Sinds de 13de eeuw waren de ongecultiveerde of woeste gronden een niet weg te denken onderdeel van het toenmalig landbouwsysteem op de zandgronden. In de tweede helft van de 18de eeuw ontwikkelde zich een wat genuanceerde denkwijze over het bestaande landbouwsysteem.
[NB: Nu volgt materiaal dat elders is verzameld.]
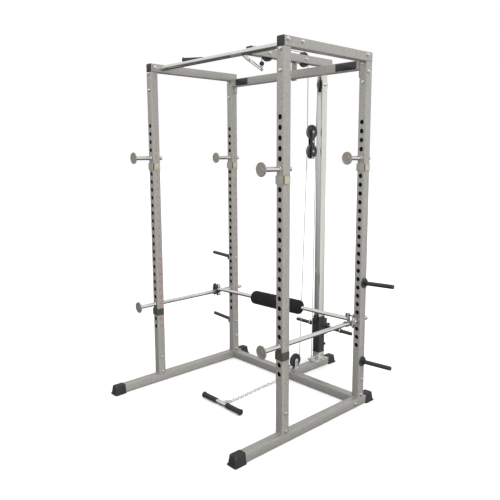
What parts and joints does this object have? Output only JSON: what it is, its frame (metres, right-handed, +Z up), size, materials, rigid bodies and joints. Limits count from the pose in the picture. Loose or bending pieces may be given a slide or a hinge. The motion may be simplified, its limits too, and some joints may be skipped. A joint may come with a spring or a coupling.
{
  "type": "power cage",
  "caption": "Silver home power cage with plate-loaded lat and low-row tower, hooks, safety bars, leg roller, lat bar and row handle.",
  "frame": {"origin": "on the floor, in the middle of the whole footprint", "axes": "+X to the cage's right as its user steps in, +Y to the rear where the tower stands, +Z up"},
  "size_m": [1.6202, 1.494, 2.1821],
  "materials": {
    "silver_paint": "satin",
    "chrome": "gloss",
    "black_rubber": "matte",
    "black_plastic": "satin",
    "black_paint": "satin",
    "black_foam": "matte",
    "zinc_steel": "brushed",
    "steel_cable": "brushed"
  },
  "bodies": {
    "frame": {"base_tube_left": "silver_paint", "base_tube_right": "silver_paint", "rear_base_crossmember": "silver_paint", "tower_base_tube": "silver_paint", "foot_front_left": "black_rubber", "foot_front_right": "black_rubber", "foot_rear_left": "black_rubber", "foot_rear_right": "black_rubber", "foot_tower": "black_rubber", "upright_front_left": "silver_paint", "upright_rear_left": "silver_paint", "upright_front_right": "silver_paint", "upright_rear_right": "silver_paint", "top_side_tube_left": "silver_paint", "top_side_tube_right": "silver_paint", "top_cap_left": "black_plastic", "top_cap_right": "black_plastic", "rear_top_crossmember": "silver_paint", "pullup_bar": "chrome", "lat_arm": "silver_paint", "tower_tube": "chrome", "arm_bracket": "silver_paint", "tower_base_bracket": "silver_paint", "low_pulley_bracket": "zinc_steel", "plate_peg_left_upper": "black_paint", "plate_peg_left_lower": "black_paint", "plate_peg_right_upper": "black_paint", "plate_peg_right_lower": "black_paint", "upper_cable": "steel_cable", "lower_cable": "steel_cable"},
    "hook_front_left": {"j_hook_front_left": "chrome"},
    "hook_rear_left": {"j_hook_rear_left": "chrome"},
    "hook_front_right": {"j_hook_front_right": "chrome"},
    "hook_rear_right": {"j_hook_rear_right": "chrome"},
    "safety_left": {"safety_bar_left": "chrome"},
    "safety_right": {"safety_bar_right": "chrome"},
    "leg_roller": {"leg_roller_frame": "chrome"},
    "foam": {"foam_roller": "black_foam"},
    "lat_front_pulley_body": {"lat_front_pulley": "black_plastic"},
    "lat_rear_pulley_body": {"lat_rear_pulley": "black_plastic"},
    "tower_top_pulley_body": {"tower_top_pulley": "black_plastic"},
    "low_pulley_body": {"low_pulley": "black_plastic"},
    "low_guide_roller_body": {"low_guide_roller": "black_plastic"},
    "row_handle_set": {"row_handle": "chrome", "row_grip_left": "black_rubber", "row_grip_right": "black_rubber", "row_chain": "zinc_steel", "row_carabiner": "zinc_steel", "row_cable_stop": "black_rubber"},
    "float_block": {"floating_block": "black_paint"},
    "float_wheel_upper_body": {"float_wheel_upper": "black_plastic"},
    "float_wheel_lower_body": {"float_wheel_lower": "black_plastic"},
    "weight_carriage": {"carriage": "black_paint"},
    "lat_bar_set": {"lat_bar": "chrome", "lat_grip_left": "black_rubber", "lat_grip_right": "black_rubber", "lat_carabiner": "zinc_steel", "lat_cable_stop": "black_rubber"},
    "collar_left": {"spring_collar_left": "zinc_steel"},
    "collar_right": {"spring_collar_right": "zinc_steel"}
  },
  "joints": [
    {"name": "hook_front_left_pull", "type": "slide", "parent": "frame", "child": "hook_front_left", "axis": [0, -1, 0], "range_m": [0, 0.09]},
    {"name": "hook_rear_left_pull", "type": "slide", "parent": "frame", "child": "hook_rear_left", "axis": [0, -1, 0], "range_m": [0, 0.09]},
    {"name": "hook_front_right_pull", "type": "slide", "parent": "frame", "child": "hook_front_right", "axis": [0, -1, 0], "range_m": [0, 0.09]},
    {"name": "hook_rear_right_pull", "type": "slide", "parent": "frame", "child": "hook_rear_right", "axis": [0, -1, 0], "range_m": [0, 0.09]},
    {"name": "safety_left_pull", "type": "slide", "parent": "frame", "child": "safety_left", "axis": [0, -1, 0], "range_m": [0, 0.12]},
    {"name": "safety_right_pull", "type": "slide", "parent": "frame", "child": "safety_right", "axis": [0, -1, 0], "range_m": [0, 0.12]},
    {"name": "roller_slide", "type": "slide", "parent": "frame", "child": "leg_roller", "axis": [0, -1, 0], "range_m": [-0.01, 0.43]},
    {"name": "foam_spin", "type": "hinge", "parent": "leg_roller", "child": "foam", "pos_m": [0, 0.154, 0.56], "axis": [0.9976, 0.0698, 0], "continuous": true},
    {"name": "lat_front_pulley_spin", "type": "hinge", "parent": "frame", "child": "lat_front_pulley_body", "pos_m": [0, 0.065, 2.1346], "axis": [1, 0, 0], "continuous": true},
    {"name": "lat_rear_pulley_spin", "type": "hinge", "parent": "frame", "child": "lat_rear_pulley_body", "pos_m": [0, 0.3979, 2.1346], "axis": [1, 0, 0], "continuous": true},
    {"name": "tower_top_pulley_spin", "type": "hinge", "parent": "frame", "child": "tower_top_pulley_body", "pos_m": [0, 0.586, 1.99], "axis": [1, 0, 0], "continuous": true},
    {"name": "low_pulley_spin", "type": "hinge", "parent": "frame", "child": "low_pulley_body", "pos_m": [0, 0.339, 0.109], "axis": [1, 0, 0], "continuous": true},
    {"name": "low_guide_roller_spin", "type": "hinge", "parent": "frame", "child": "low_guide_roller_body", "pos_m": [0, 0.269, 0.077], "axis": [1, 0, 0], "continuous": true},
    {"name": "row_pull", "type": "slide", "parent": "frame", "child": "row_handle_set", "axis": [0, -1, 0], "range_m": [0, 0.9]},
    {"name": "float_drop", "type": "slide", "parent": "frame", "child": "float_block", "axis": [0, 0, -1], "range_m": [0, 0.45], "deforming": ["lower_cable"]},
    {"name": "float_wheel_upper_spin", "type": "hinge", "parent": "float_block", "child": "float_wheel_upper_body", "pos_m": [0, 0.4849, 1.675], "axis": [1, 0, 0], "continuous": true},
    {"name": "float_wheel_lower_spin", "type": "hinge", "parent": "float_block", "child": "float_wheel_lower_body", "pos_m": [0, 0.4849, 1.546], "axis": [1, 0, 0], "continuous": true},
    {"name": "carriage_lift", "type": "slide", "parent": "frame", "child": "weight_carriage", "axis": [0, 0, 1], "range_m": [0, 1.05], "deforming": ["upper_cable"]},
    {"name": "lat_bar_pull", "type": "slide", "parent": "frame", "child": "lat_bar_set", "axis": [0, 0, -1], "range_m": [0, 1.05]},
    {"name": "collar_left_slide", "type": "slide", "parent": "weight_carriage", "child": "collar_left", "axis": [-1, 0, 0], "range_m": [0, 0.15]},
    {"name": "collar_right_slide", "type": "slide", "parent": "weight_carriage", "child": "collar_right", "axis": [1, 0, 0], "range_m": [0, 0.11]}
  ],
  "couplings": [
    {"joint": "lat_bar_pull", "follows": "carriage_lift", "ratio": 1},
    {"joint": "float_drop", "follows": "row_pull", "ratio": 0.5}
  ]
}
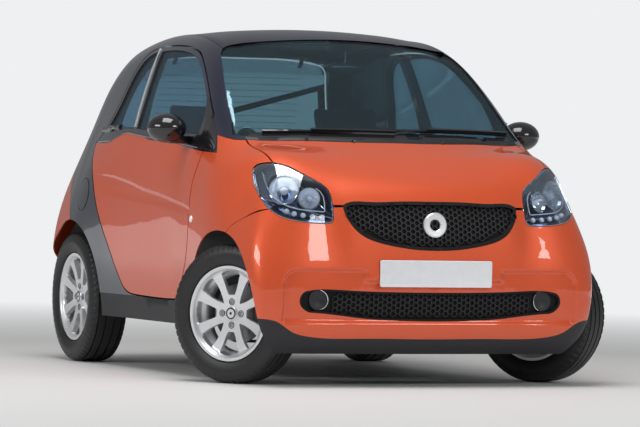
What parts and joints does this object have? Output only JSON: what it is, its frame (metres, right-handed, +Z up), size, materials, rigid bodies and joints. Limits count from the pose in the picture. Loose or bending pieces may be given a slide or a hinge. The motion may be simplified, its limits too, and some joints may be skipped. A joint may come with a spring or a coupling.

Primeur voor Reint Jan baron Sloet tot Everlo
Uniek voor Weerselo is het feit dat de bewoner van de havezate Everlo, Reint Jan baron Sloet tot Everlo, als markenrichter van de marke Volthe al in 1779 het provinciebestuur voorstelde om het Voltherbroek, een gemeenschappelijk bezit van de gerechtigden in de marke Volthe, te gaan verdelen. Voorheen was het "met considerabel houtgewas" begroeid en dat was "eenige duizenden waardig geweest". Door het in cultuur te brengen zou op de grond belasting geheven kunnen worden ten voordele van de provincie. De naastliggende boeren Scholten Linde, Meulman, Reijmeke en Obbenkate waren nu de enigen die er voordeel van hadden, omdat hun vee er weidde. En natuurlijk waren zij gekant tegen het voorstel. Het idee van baron Sloet leidde weliswaar tot het instellen van een commissie die in 1782 rapporteerde over de mogelijkheden van de verdeling van de marken in de hele provincie, tot handelen kwam het echter niet.
Redenen voor ontginning
In de tweede helft van de 18de eeuw kwam er een nieuwe kijk op de landbouw. De welvaart zou verbeteren als er meer aandacht voor de landbouw zou komen. De handel kreeg door de vierde Engelse oorlog (1780-1784) en het handelsverbod met Engeland door Napoleon (1806-1813) een grote slag. De hoog oplopende prijsstijgingen in de landbouw als gevolg van de bevolkingstoename maakte de ontginning extra aantrekkelijk. Het ontginnen van de woeste gronden zou het landbouwbedrijf rendabeler maken. De in 1805 ingestelde nationale Commissie van Landbouw pleitte voor een krachtig beleid tegen de traditionele opvatting van de boeren. Voor hen, de boeren, was "niets goeds, niets aannemelijk dan hetgene oud of eene overlevering der vaderen is". In 1809 kwam de eerste wet op de verdeling en ontginning van markegronden tot stand. Maar de betrokken boeren vonden dat het landbouwbedrijf niet zonder woeste gronden kon floreren. Het rapport uit 1812 van de ingestelde commissie tot verdeling van de gemeenschappelijke markegronden van de marke Rossum had vooralsnog onvoldoende betekenis voor de markevergadering om als basis te dienen voor zo'n verdeling. Pas nadat het kadaster in 1832 operationeel was geworden, kwam er enig schot in de gewenste verdeling van de Twentse marken.
Gammelke nam het voortouw tot verdeling in Overijssel
Al in 1819 zijn de woeste gronden van de marke Gammelke onder de gerechtigden verdeeld. Gammelke nam daarmee het voortouw in Overijssel. Helaas zijn de archivalia van de marke Gammelke niet meer beschikbaar. Het antwoord op de vraag waarom Gammelke zo vroeg is verdeeld, ligt misschien opgesloten in het gegeven dat negen van de achttien gewaarde erven eigendom waren van de Nederlandse staat en acht erven particulier bezit waren van welgestelden uit voornamelijk Oldenzaal. Alleen het gewaarde erf Hannink was toen eigendom van Jannes Lansink uit Gammelke. Ongetwijfeld zal hij als boer het niet eens zijn geweest met de voorgenomen verdeling van de woeste gronden. Maar zijn stem zal bij een mogelijk gehouden stemming niets betekend hebben bij de overmacht van "het grote volk", dat op grond van status en opvatting over de nieuwe zienswijze op de landbouw zeker voor verdeling is geweest. De overige marken van Weerselo zijn verdeeld tussen 1838 en 1874.